The U.E. Long Mays achieves a score of 9.0, through a combination of extraordinary age, rare packaging format, deep chalk stream cultural resonance, and genuine functional irreplaceability that few hooks of any era can match. The half-point separation from the Up Eye Forged Short Shank (9.5) reflects two specific differences. First, the U.E. Long Mays appears to have been produced in somewhat larger quantities than the spider hook — mayfly hatches attracted enormous interest from chalk stream anglers throughout the interwar period, and “Long May” hooks were a significant seasonal commercial item; this slightly larger original production volume means proportionally more surviving examples than the more workmanlike spider hook. Second, while the chalk stream cultural association of the Long Mays is exceptionally rich, the Up Eye Forged Short Shank’s connection to the oldest school of British fly fishing (the North Country spider tradition, stretching back to the 15th century) represents a fractionally deeper historical root.

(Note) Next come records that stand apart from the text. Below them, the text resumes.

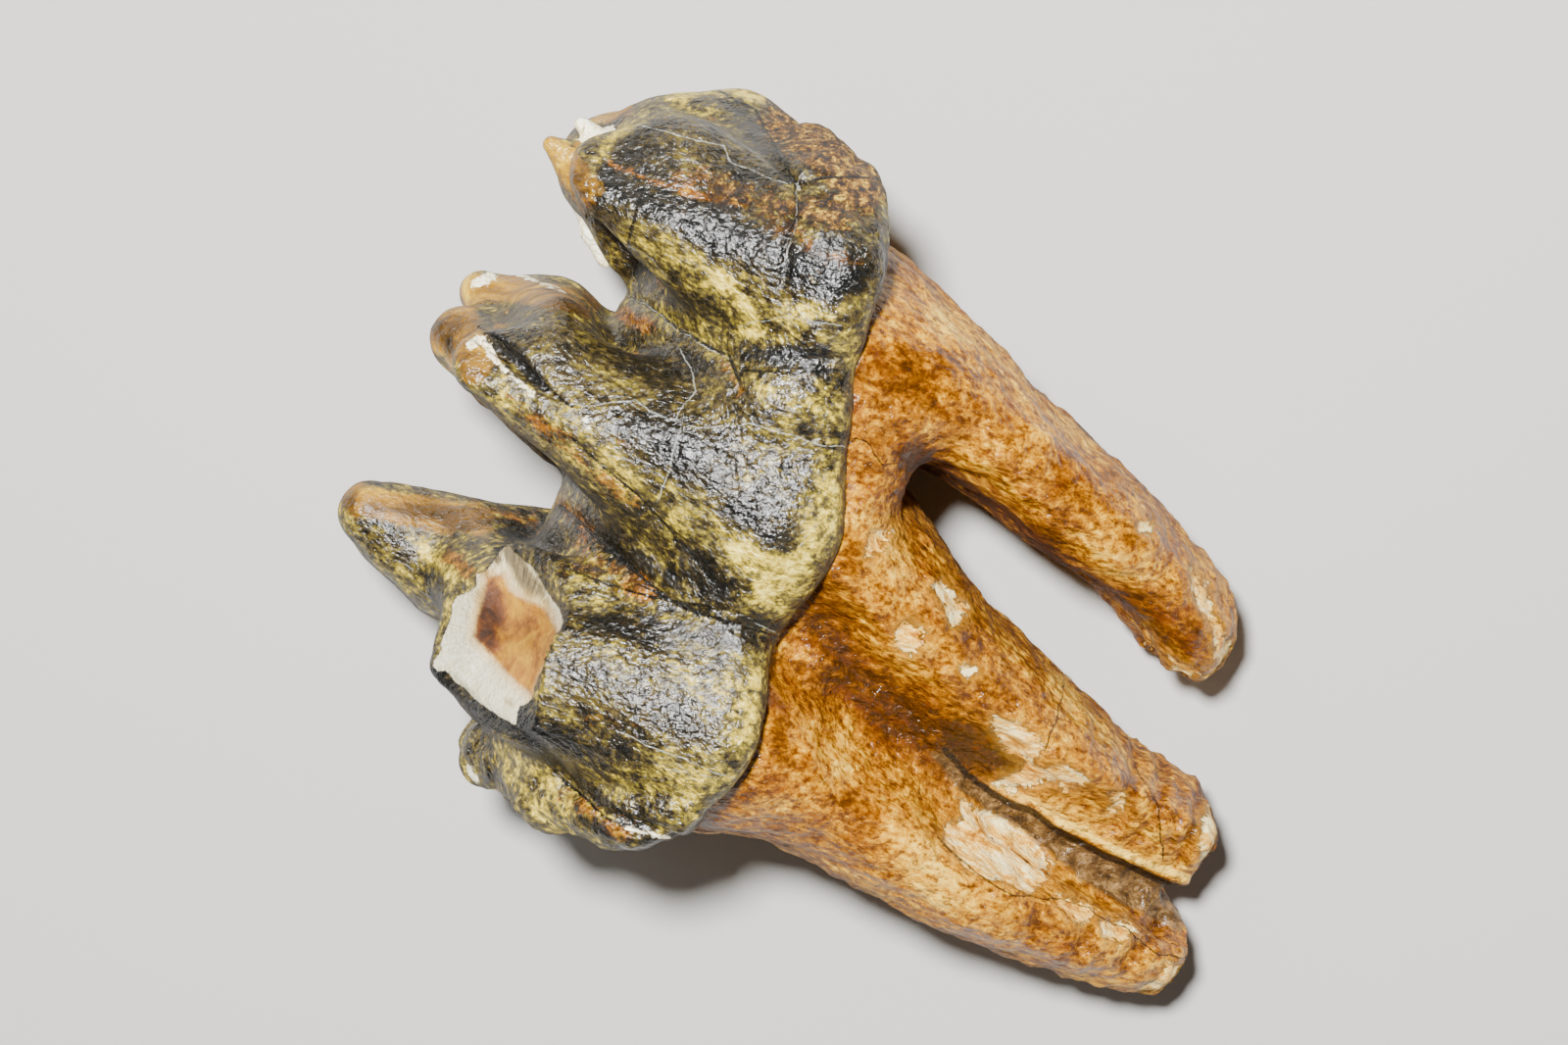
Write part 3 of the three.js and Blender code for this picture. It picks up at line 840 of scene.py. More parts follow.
def enamel_relief(points, normals):
    """Height in millimetres that each point of the crown is moved out or in."""
    seen = seen_at(points)
    shown = ramp(facing(normals), -0.1, 0.25)
    height = 0.28 * noise(points, (5, 5, 26), 11, 3) + 0.3 * noise(points, 9, 12)
    height += 0.1 * noise(points, 1.8, 15, 2)
    height += shown * (painted(seen, BREAK_RELIEF) - painted(seen, GROOVES))
    lips = np.minimum(*(rope(tuple(points.T), row, 3) for row in (FRONT_LIP, REAR_HEEL)))
    beads = np.abs(noise(points, (6, 6, 5), 13, 3))
    height += ramp(-lips, -2.5, 0.5) * (1.6 * beads - 0.4)
    crust = np.clip(shown * painted(seen, CRUST_STROKES), 0, 1)
    return height + crust * 0.6 * noise(points, 2.6, 14, 3)


# Places on the roots, in pixels of the photograph: flaked patches, web and lines, then strokes
PEEL_OUTLINES = [
    [(980, 813), (998, 825), (1026, 829), (1050, 846), (1062, 861), (1072, 877), (1068, 901),
     (1050, 914), (1029, 902), (1007, 899), (983, 883), (961, 857), (966, 841), (984, 836)],
    [(1087, 912), (1111, 924), (1116, 934), (1099, 945), (1084, 930), (1074, 918)],
    [(1117, 937), (1148, 940), (1158, 953), (1142, 963), (1123, 954)],
    [(1013, 730), (1032, 738), (1062, 750), (1064, 766), (1052, 779), (1064, 785), (1087, 779),
     (1112, 799), (1088, 810), (1068, 798), (1044, 806), (1012, 801), (1038, 790), (1046, 776),
     (1026, 765), (1015, 746)],
    [(916, 638), (931, 628), (946, 645), (938, 658), (930, 673), (917, 660)],
    [(977, 681), (995, 677), (1001, 687), (985, 691)],
    [(1130, 805), (1149, 809), (1146, 828), (1128, 832), (1136, 818)],
    [(952, 597), (966, 589), (974, 606), (989, 618), (984, 634), (969, 640), (966, 619), (957, 608)],
    [(886, 544), (911, 538), (899, 562), (880, 570)],
    [(1216, 575), (1236, 606), (1246, 640), (1262, 668), (1250, 690), (1226, 694), (1241, 672),
     (1237, 640), (1222, 612)],
    [(1159, 641), (1168, 638), (1181, 662), (1172, 670)],
    [(1190, 668), (1206, 675), (1228, 690), (1205, 696)],
    [(1236, 812), (1250, 830), (1240, 880), (1220, 905), (1226, 860)],
    [(1166, 534), (1177, 534), (1174, 548), (1165, 545)],
    [(1196, 978), (1216, 990), (1180, 1022), (1160, 1012), (1184, 1000)],
]
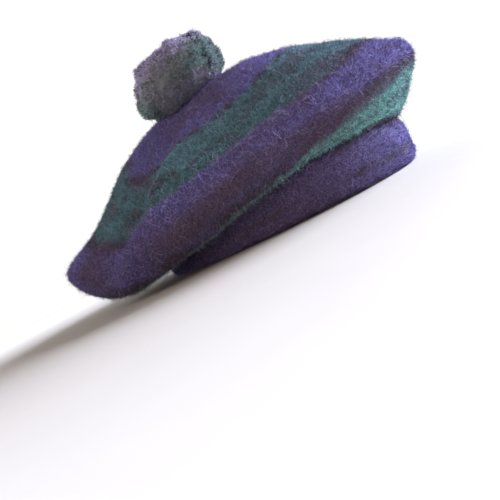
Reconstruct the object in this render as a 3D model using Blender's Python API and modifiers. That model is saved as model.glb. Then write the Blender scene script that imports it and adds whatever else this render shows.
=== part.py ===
"""Tam o shanter: a soft felted crown on a folded headband, with a pompom on top.

The hat stands on its headband as it does on a shelf. Its front faces -Y and the
wearer's right is at -X, where the crown droops. The origin is at the bottom
centre of the whole hat's box. Sizes below are in millimetres, and a bearing is
counted in degrees from the front, through the wearer's left (+X).
"""

import math

import bmesh
import bpy
import numpy as np
from mathutils import Matrix, Vector

MM = 0.001
GAP = 0.3  # clearance between neighbouring pieces

# Headband: knitted double and folded, an oval ring round a 57 cm head
BAND_CENTRE = (4.5, -17.8)
BAND_HALF_WIDTH = 91.0
BAND_HALF_LENGTH = 109.0
BAND_HEIGHT = 30.0
BAND_THICKNESS = 9.0
BAND_BULGE = 1.0  # how far the rolled sides swell at half height
BAND_FOOT = 2.4  # width of the flat strip that it stands on
BAND_FOOT_INSET = 1.5  # how far that strip lies inside the middle of the wall
BAND_ROUNDING = 3.5

# Crown: one felted shell. Its cloth radius is measured along the wool from the centre
WALL = 3.0
CROWN_CENTRE = (-5.5, 1.2)
CROWN_TOP = 118.0
BEARINGS = 72
RING_CLOTH_RADII = (0.0, 75.0, 128.0, 167.0, 197.0, 232.0)
RING_STEPS = (5, 5, 7, 5, 4)

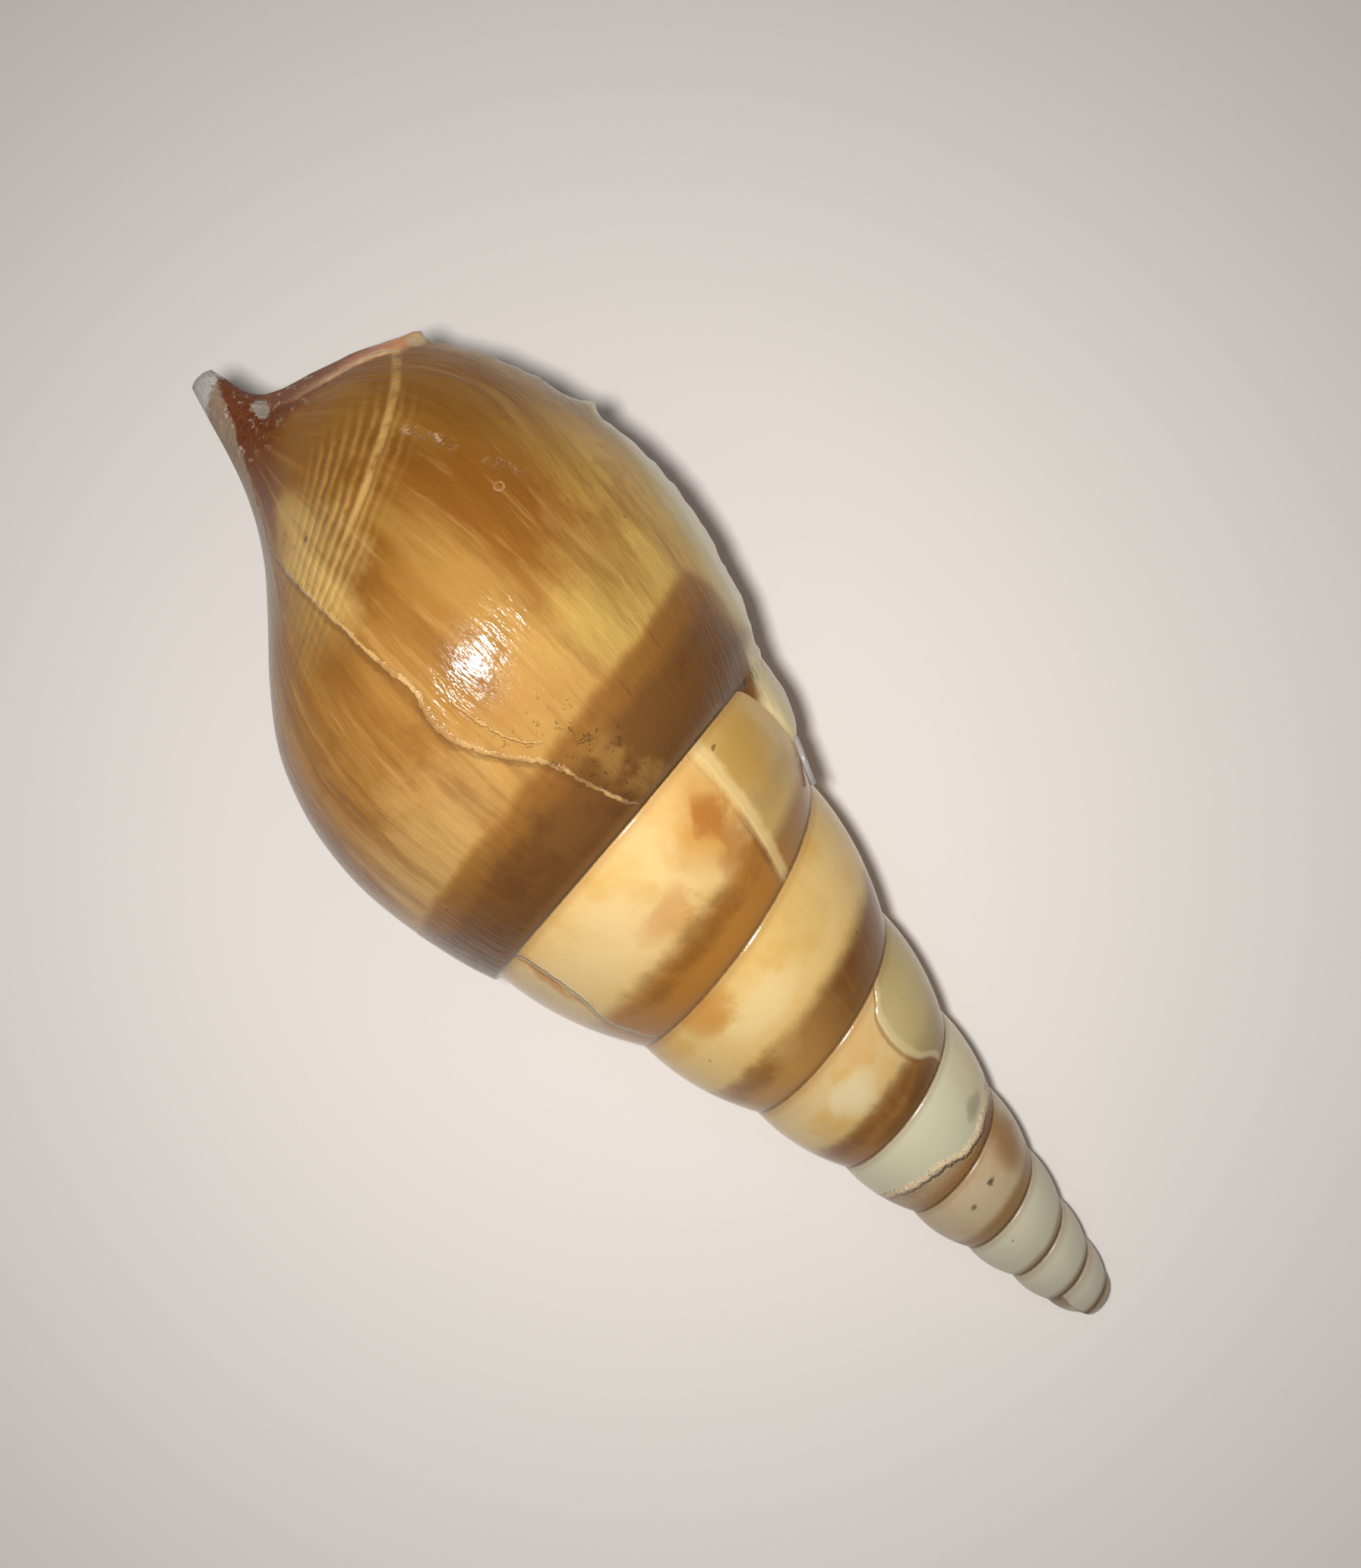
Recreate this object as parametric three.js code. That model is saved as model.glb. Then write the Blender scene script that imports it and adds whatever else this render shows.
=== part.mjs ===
// A tibia sea snail shell: a tall spire of many whorls, a swollen last whorl, a short broken
// beak, and an outer lip that climbs the whorl before it. It grew as one piece.
//
// The shell is built about its own coiling axis and then laid down as it rests. Places on it:
//   age   turns of growth before the lip: 0 at the lip, larger towards the apex
//   down  distance along the axis from the apex towards the beak
//   out   distance from the axis
//   share way along a whorl's outline, from 0 at its suture to 1 at the end of the beak
import * as THREE from 'three';

// Coiling, in millimetres and turns
const LENGTH = 145;                     // apex to the broken end of the beak
const TURNS = 8.4;                      // whorls that are left, the first ones being worn away
const LIP_ANGLE = 8;                    // degrees that the lip stands above the shell's side
const SUTURE = { pole: -18.6, reach: 108.5, ratio: 0.8147 };
const SUTURE_TILT = { height: 2.5, angle: 47, from: 0.45, over: 0.9 };
const SUTURE_DRIFT = { height: 7.8, turns: 0.45, power: 1.5, draw_in: 0.24 };
const SPIRE = { core: 10.85, flare: 13.51, decay: 0.597, taper: 1.015 };
const WHORL_BULGE = 0.27;               // swelling of a whorl, for its height

// The lip leaves the suture near its end and climbs the older whorl as a flange
const CLIMB = { height: 9.2, start: 0.08, turns: 0.05 };
const FLANGE = { step: 1.2, old_step: 0.2, turns: 0.2, round: 1.8, share: 0.2, scale: 75, fillet: 1.5 };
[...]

Ease of Finding: Very Difficult to Extremely Difficult. Like the Up Eye Forged Short Shank, intact paper-packet Long Mays hooks surface almost exclusively through estate clearances of deceased chalk stream anglers, dedicated specialist tackle auction sales, and the stock of the very small number of vintage fishing tackle dealers who actively source pre-war British hook packaging. The mayfly-specific application means these packets were used seasonally and over a short fishing window each year, which might have contributed to slightly better survival rates than the year-round spider hook — but the net effect is still an extremely rare item. The cream-and-blue stamp format is a specific and immediately recognisable collecting target for those who know what they are looking for.